Split rockNov 23rd, 2012 | By Ian Poulton | Category: Pop thinking
Will future generations be able to imagine life without the Internet? Will they ever know what it is like not to have information on anything and everything in the entire world at their fingertips? Yet while bringing people together, it also fragments culture; the great icons of the past are not being replicated in our own time.
No-one now will experience the sense of isolation I felt while pumping petrol at a country filling station on a summer’s day in 1978. The driver of the car stood leaning on the roof and looking towards me.
‘I’m surprised someone like you isn’t off seeing Bob Dylan today; I would be’.
Dylan was playing at some great festival somewhere on the other side of the country, more than that I knew nothing. The chances of me being there were about as likely as the chances of winning the football pools. Where, in Somerset in 1978, would you have bought tickets for a rock concert? When your window on the world was BBC Radio 1, how would you even have found out where tickets were on sale? Where did people go for such information in the 1970s?
The man drove off humming some tune. Maybe he had been at the Isle of Wight in 1970, or whenever it was.
While we might never hope to attend a concert, we knew the icons. The Sixties, so our college lecturers told us, were where it was at. One English teacher would reel off names of rock stars, most of them dead, who would never be matched; the other liked to recite lines from ‘Me and Bobby McGee” sung by Kris Kristofferson.
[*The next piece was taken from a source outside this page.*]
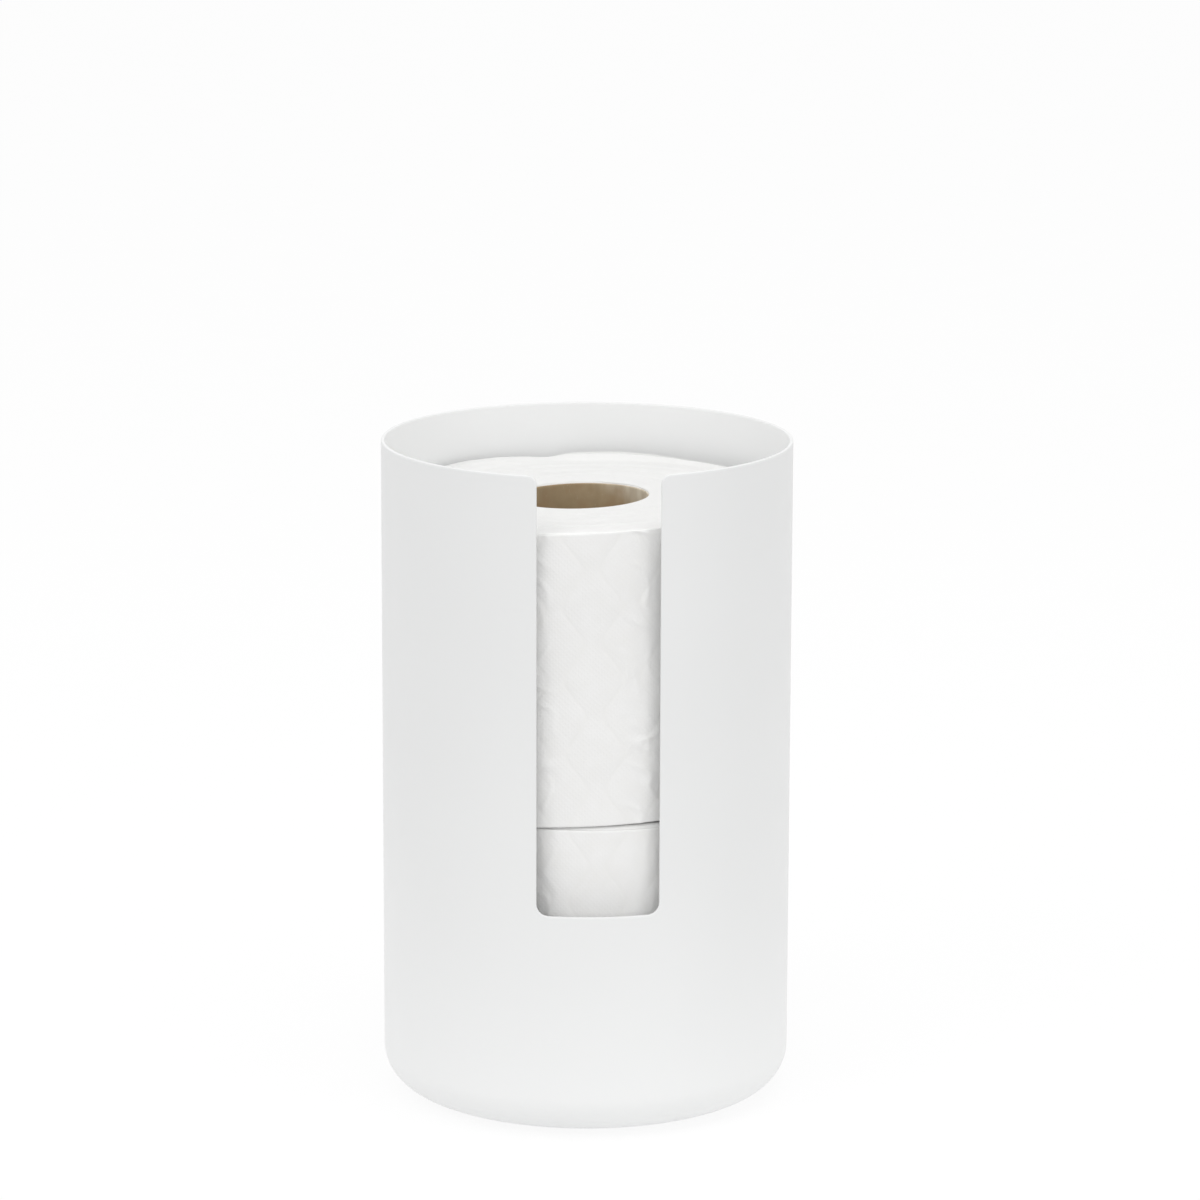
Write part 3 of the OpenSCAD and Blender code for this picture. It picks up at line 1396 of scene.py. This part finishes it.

The merit of some seemed in being dead – the works of Janis Joplin, Jimi Hendrix, etc were complete. They would never attempt to sing for the changed world of the 1970s; neither Joplin nor Hendrix nor Jim Morrison would ever be a day over 27. Janis Joplin’s giggle at the end of singing ‘Oh Lord, won’t you buy me a Mercedes Benz’ will remain forever that of a young woman.
By the time of going to university in 1979, the sense of having missed the train of history was complete. Seasoned lecturers at the LSE would look at us and talk of the student riots a decade before; sometimes the odd one seemed almost to despise us for a lack of radicalism. It was fine for him with his comfortably secure lifestyle; many of us were from working class homes and couldn’t afford the excesses of middle class hippydom. College was about working hard to get a good job; it wasn’t about world revolution.
Maybe the lecturers were right in one way, though; there haven’t been the icons since.
The days of household names seem past. The Internet allows little space for the shaping of legends.